The property rights approach nevertheless has considerable justificatory power. Consider the prototypical insider trading transaction, in which an insider trades in his employer’s stock on the basis of information learned solely because of his position with the firm. There is no avoiding the necessity of assigning the property right to either the corporation or the inside trader. A rule allowing insider trading assigns the property right to the insider, while a rule prohibiting insider trading assigns it to the corporation.
From the corporation’s perspective, we have seen that legalizing insider trading would have a relatively small effect on the firm’s incentives to develop new information. In some cases, however, insider trading will harm the corporation’s interests and thus adversely affect its incentives in this regard.
This argues for assigning the property right to the corporation, rather than the insider.
Those who rely on a property rights-based justification for regulating insider trading also observe that creation of a property right with respect to a particular asset typically is not dependent upon there being a measurable loss of value resulting from the asset’s use by someone else. Indeed, creation of a property right is appropriate even if any loss in value is entirely subjective, both because subjective valuations are difficult to measure for purposes of awarding damages and because the possible loss of subjective values presumably would affect the corporation’s incentives to cause its agents to develop new information.

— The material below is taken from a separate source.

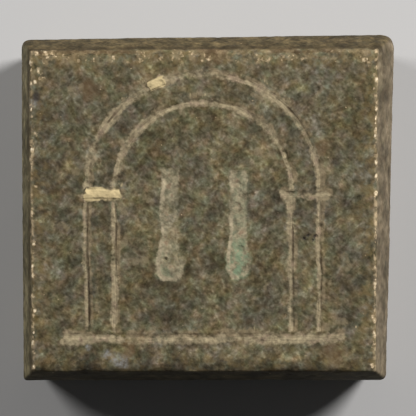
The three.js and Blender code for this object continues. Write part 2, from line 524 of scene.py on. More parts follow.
def up_shares(rows):
    """The rows' places up the face, closer together at the level strokes."""
    places = [stroke_named[name].start[1] for name in BAR_NAMES[1:]]
    return crowded_shares(rows, face_corners[0][1], face_corners[3][1], places)


def filled_grid(ring, columns, rows):
    """A grid of points that fills a ring, with the ring as its rim (a Coons patch)."""
    bottom = ring[: columns + 1]
    right = ring[columns : columns + rows + 1]
    top = ring[columns + rows : 2 * columns + rows + 1][::-1]
    left = np.vstack([ring[2 * columns + rows :], ring[:1]])[::-1]
    u = across_shares(columns)[:, None, None]
    v = up_shares(rows)[None, :, None]
    across = (1 - u) * left[None] + u * right[None]
    along = (1 - v) * bottom[:, None] + v * top[:, None]
    corners = (
        (1 - u) * (1 - v) * bottom[0]
        + u * (1 - v) * bottom[-1]
        + u * v * top[-1]
        + (1 - u) * v * top[0]
    )
    return across + along - corners


def rim_indices(columns, rows):
    """The grid's rim as (column, row) pairs, in the order of the ring."""
    pairs = [(i, 0) for i in range(columns)]
    pairs += [(columns, j) for j in range(rows)]
    pairs += [(i, rows) for i in range(columns, 0, -1)]
    pairs += [(0, j) for j in range(rows, 0, -1)]
    return pairs


def normals_of(points, quads):
    """Unit vertex normals of a mesh given as an array of quads."""
    a, b, c, d = (points[quads[:, k]] for k in range(4))
    face = np.cross(c - a, d - b)
    total = np.zeros_like(points)
    for k in range(4):
        np.add.at(total, quads[:, k], face)
    return total / np.maximum(np.linalg.norm(total, axis=1), 1e-12)[:, None]


def grid_quads(columns, rows, start, flip):
    """Quads of a grid whose first point has the number start."""
    i, j = np.meshgrid(np.arange(columns), np.arange(rows), indexing="ij")
    a = (start + i * (rows + 1) + j).ravel()
    quads = np.column_stack([a, a + rows + 1, a + rows + 2, a + 1])
    return quads[:, ::-1] if flip else quads


def block_rings(columns, rows, heights_and_pulls):
    """Rings of points round the block, each at a height off the underside and pulled inward."""
    across, up = across_shares(columns), up_shares(rows)
    shares = (across, up, 1 - across[::-1], 1 - up[::-1])
    girth = ring_of(rounded_sides(girth_corners, GIRTH_RADII, shares))
    face = ring_of(rounded_sides(face_corners, (FACE_RADIUS,) * 4, shares))
    tangent = np.roll(face, -1, axis=0) - np.roll(face, 1, axis=0)
    inward = np.column_stack([-tangent[:, 1], tangent[:, 0]])
    inward /= np.linalg.norm(inward, axis=1)[:, None]
    rings = []
    for height, pull in heights_and_pulls:
        upper = height >= GIRTH_LEVEL
        reach = np.where(upper, THICKNESS - GIRTH_LEVEL, GIRTH_LEVEL)
        share = (np.abs(height - GIRTH_LEVEL) / reach) ** SIDE_FULLNESS
        share = np.broadcast_to(share, (len(girth),))[:, None]
        xy = girth + (face - girth) * share + inward * np.broadcast_to(pull, (len(girth),))[:, None]
        rings.append(at_height(xy, height))
    return rings


def face_side(i):
    """One side of the face's outline: its start, length, direction and the way inward from it."""
    start, end = face_corners[i], face_corners[(i + 1) % 4]
    length = np.linalg.norm(end - start)
    along = (end - start) / length
    return start, length, along, turned_left(along)


def side_distances(xy):
    """Distances of points in the plane inward from each named side of the face's outline."""
    distances = {}
    for i, name in enumerate(FACE_SIDES):
        start, _, _, inward = face_side(i)
        distances[name] = (xy - start) @ inward
    return distances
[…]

As with other property rights, the law therefore should simply assume (although the assumption will sometimes be wrong) that assigning the property right to agent-produced information to the firm maximizes the social incentives for the production of valuable new information.
794 Insider Trading 5650 Because the relative rarity of cases in which harm occurs to the corporation weakens the argument for assigning it the property right, however, the critical issue may be whether one can justify assigning the property right to the insider.